What are the best indicators of children’s future school performance? Their ability to understand spoken language, communicate, understand thoughts and ideas, and display grammatical knowledge and skills. These literacy and language skills are crucial for children’s academic success. Interactions with parents at home provide the first opportunity for children to establish these fundamental skills.

A great deal is known about how language develops in young children. But, disadvantaged children tend to enter school with skills that fall behind those of their more advantaged peers. Attending school does not fully erase those gaps despite the fact that significant parts of kindergarten and primary school are focused on helping develop those skills. Parents can be trained to support their children’s literacy growth before they start school and during their early school years. Such parental support can help disadvantaged children start school on a more level playing field.

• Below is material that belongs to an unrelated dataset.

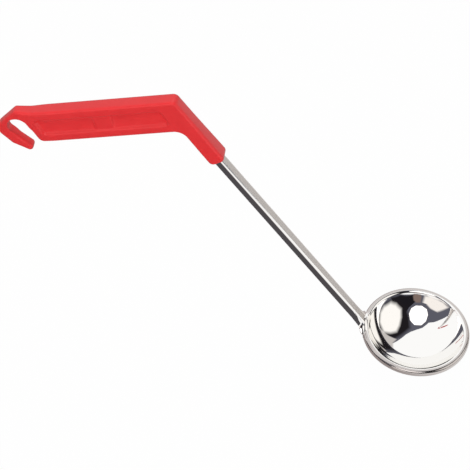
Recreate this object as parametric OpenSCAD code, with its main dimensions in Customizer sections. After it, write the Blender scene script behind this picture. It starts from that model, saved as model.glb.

Reviewing programs to identify best practices

Over the past year, my colleague Jennifer Norvell and I have been working on a systematic review of just such parent-training-programs. So far, we have located over 100 high quality research studies conducted in the US, Canada, Europe, Australia, New Zealand, and Asia. We think there are some innovative aspects of our systematic review that could identify best practices in parent-training-programs.

These innovations were developed as part of my work with the Consortium for Usable Research Evidence and capitalize on two things. First, some studies show better outcomes than others. Second, social interventions are not one-size-fits-all constructions; they are often made up of multiple components.

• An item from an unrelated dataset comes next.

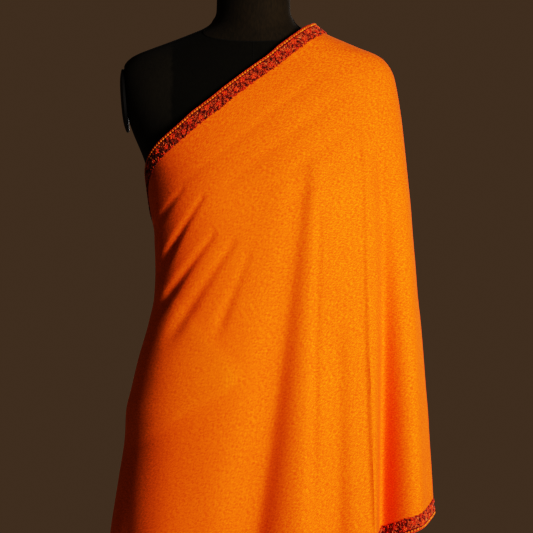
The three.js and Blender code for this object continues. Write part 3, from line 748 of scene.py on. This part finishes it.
def on_band(band, along, inside, out):
    """Points and normals on a band, between its grid's points: along the edge, inside it and out of it."""
    i = np.interp(along, band["along"], np.arange(len(band["along"])))
    i0 = np.clip(i.astype(int), 0, len(band["along"]) - 2)
    j0 = np.clip((inside / BAND_STEP).astype(int), 0, BAND_STEPS - 1)
    fi, fj = (i - i0)[..., None], (inside / BAND_STEP - j0)[..., None]

    def between(grid):
        low = grid[i0, j0] * (1 - fi) + grid[i0 + 1, j0] * fi
        high = grid[i0, j0 + 1] * (1 - fi) + grid[i0 + 1, j0 + 1] * fi
        return low * (1 - fj) + high * fj

    normals = unit(between(band["normals"]))
    return between(band["points"]) + np.asarray(out)[..., None] * normals, normals


def ground_strip(name, band, replaces):
    """The darned ground: a thin closed strip whose inner edge is a row of scallops, |sin|^power waves."""
    length, step, rows = band["along"][-1], 1.5, 9
    along = np.linspace(0, length, int(length / step))[:, None]
    wave = np.abs(np.sin(np.pi * along / BORDER["scallop_pitch"]))
    scallop = BORDER["scallop"] * wave ** BORDER["scallop_power"]
    inside = np.linspace(0, 1, rows)[None, :] * (BORDER["width"] + scallop)
    points, normals = on_band(band, along + 0 * inside, inside, 0 * inside)
    uv = np.stack([along + 0 * inside, inside], -1).reshape(-1, 2)
    strip = wall(points, normals, BORDER["ground"], BORDER["ground_base"])
    return piece(name, strip, [ground], replaces, uv=np.concatenate([uv, uv]))


def dome(sides, levels):
    """The shape of one raised stitch, 1 long and 1 wide each way from its middle and 1 high: rings of
    (share of the outline, height), with pointed ends."""
    angle = np.linspace(0, 2 * np.pi, sides, endpoint=False)[:, None]
    share, height = np.array(levels).T
    x = share * np.cos(angle)
    y = share * np.sin(angle) * np.abs(np.sin(angle)) ** 0.25
    return lofted(np.stack([x, y, height + 0 * angle], -1))


LARGE_STITCH = dome(8, [(1, -0.3), (0.92, 0.35), (0.72, 0.75), (0.38, 1)])
SMALL_STITCH = dome(6, [(1, -0.3), (0.75, 0.7), (0.3, 1)])
PICOT_STITCH = dome(8, [(0.8, -0.3), (1, 0.2), (0.85, 0.7), (0.45, 1)])
# One repeat of the leaves, stems and buds: a stitch's place along the edge and inside it, its angle in
# degrees, its half length, its half width, its height and its thread
LEAVES = table(
    "along inside angle length width height thread",
    (6.0, 13.6, 62, 3.4, 0.9, 1.0, MAROON),
    (26.0, 13.2, 118, 3.4, 0.9, 1.0, MAROON),
    (10.6, 9.0, 60, 3.0, 0.9, 0.9, ROSE),
    (21.6, 8.4, 116, 3.0, 0.9, 0.9, MAROON),
    (4.0, 18.0, 80, 2.0, 1.1, 0.9, RED),
    (28.0, 18.0, 100, 2.0, 1.1, 0.9, RED),
    (9.0, 17.2, 70, 2.4, 0.9, 0.9, ROSE),
    (23.0, 17.4, 106, 2.4, 0.9, 0.9, ROSE),
    (8.2, 6.9, 100, 1.7, 0.9, 0.9, RED),
    (24.0, 6.6, 80, 1.7, 0.9, 0.9, RED),
    (16.0, 7.4, 90, 2.1, 1.1, 1.0, ROSE),
    (0.0, 16.6, 90, 2.3, 0.6, 0.8, MAROON),
    (13.2, 11.0, 95, 2.4, 0.5, 0.7, ROSE),
    (19.0, 11.2, 78, 2.4, 0.5, 0.7, ROSE),
)
MOTIF_START = 3.5  # where the first repeat begins
UNEVEN = {"place": 0.25, "angle": 9}  # the standard deviations of a motif stitch
# Each flower's place along the edge and inside it, its petals, its reach, its thread and its heart's
FLOWERS = [(0, 8.4, 5, 2.5, RED, GOLD), (16, 14.6, 5, 2.2, RED, ROSE)]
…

The programs in our review involve training parents to support their children’s language development through various programmatic elements, such as:

  • Teaching parents to use dialogic reading techniques during parent-child book reading, including defining new words and asking open-ended questions to get the child talking (“how did Peter Rabbit escape from Mr. McGregor?” vs. “do you see the carrot?”),
  • Teaching parents to use rhymes and other techniques to emphasize letter and word sounds, and stimulate the child’s use of language during conversations with them,
  • Teaching parents how to point out and emphasize environmental print (e.g., reading the words on a cereal box in the grocery store),
  • Combinations of these strategies.
Difference is the key to success

These elements are employed in different combinations and configurations across parent-training programs. So, two dialogic reading interventions may not be identical, even though both programs are called dialogic reading. Not only do the program elements differ, we have also found different ways of implementation.

The differences might be ways of training and supervising the individuals who train the parents; different locations (home vs. community center) for conducting the program; different ways of monitoring program delivery; different ways of engaging or encouraging parents to participate, etc. And, finally, we see a mix of families. Across the broad geographic range in the review, there are low income and high income families, immigrant families, language minority families, ethnic and racial minority families, majority families, and others. All of these issues can influence how effective a program is.

This complexity is exactly what we think can help inform evidence-based practice because we can use the variations across studies to identify the particular programs with the best outcomes. And, it’s not just that one particular program might work better than another, it’s that certain elements of programs, certain circumstances of implementation, and certain characteristics of the families in the studies may be associated with better outcomes.

For example, we may find that the programs focusing more on teaching parents how to ask questions and stimulate their child to talk are more effective than those programs that focus on defining new words. Or, programs where parents practice the techniques and receive feedback from trainers may be more effective than programs in which parents practice with each other or with their children.

Thus, it’s not just one particular program that works; it’s that there are a range of characteristics of programs and settings that may be associated with positive outcomes. Further, different families may benefit more or less from different characteristics of programs or programs implemented in different ways.

Finding the common elements that make the best strategy

We think that this new evidence coming out of our review will provide many more options for improving practice because providers of parent-training programs can create the best combination of techniques and strategies for their target parents based on evidence. A review like ours can start to isolate:

  • the common elements of effective programs,
  • the implementation strategies with the best chance of improving success,
  • whether different common elements or different implementation strategies are more or less effective for more or less disadvantaged families.

We expect that these common elements of effective programs may not all come from a single package or branded program. We might find that implementation strategies are equally if not more important than the particular configuration of program elements that make up a package. We are finishing up the review now and expect to be able to report what we have found later this year.

After that, our next step is to translate the work on the common elements of effective programs into practice guides. If information on the ingredients for a successful program was easily accessible, community agencies or other organizations could assess the extent to which their current investments in parent and family programs reflect effective programs. These practice guides will also provide them with ideas how to modify or augment their current programs in a way that’s aligned with the contexts and families they serve.

Footnotes

These ideas have been developed over my years of working with Mark Lipsey and, more recently, through my collaborations with Robyn Mildon at the Centre for Evidence and Implementation at Save the Children, Australia, Aron Shlonsky at the University of Melbourne, and Aaron Lyon at the University of Washington. We call this team the Consortium for Usable Research Evidence (or CURE).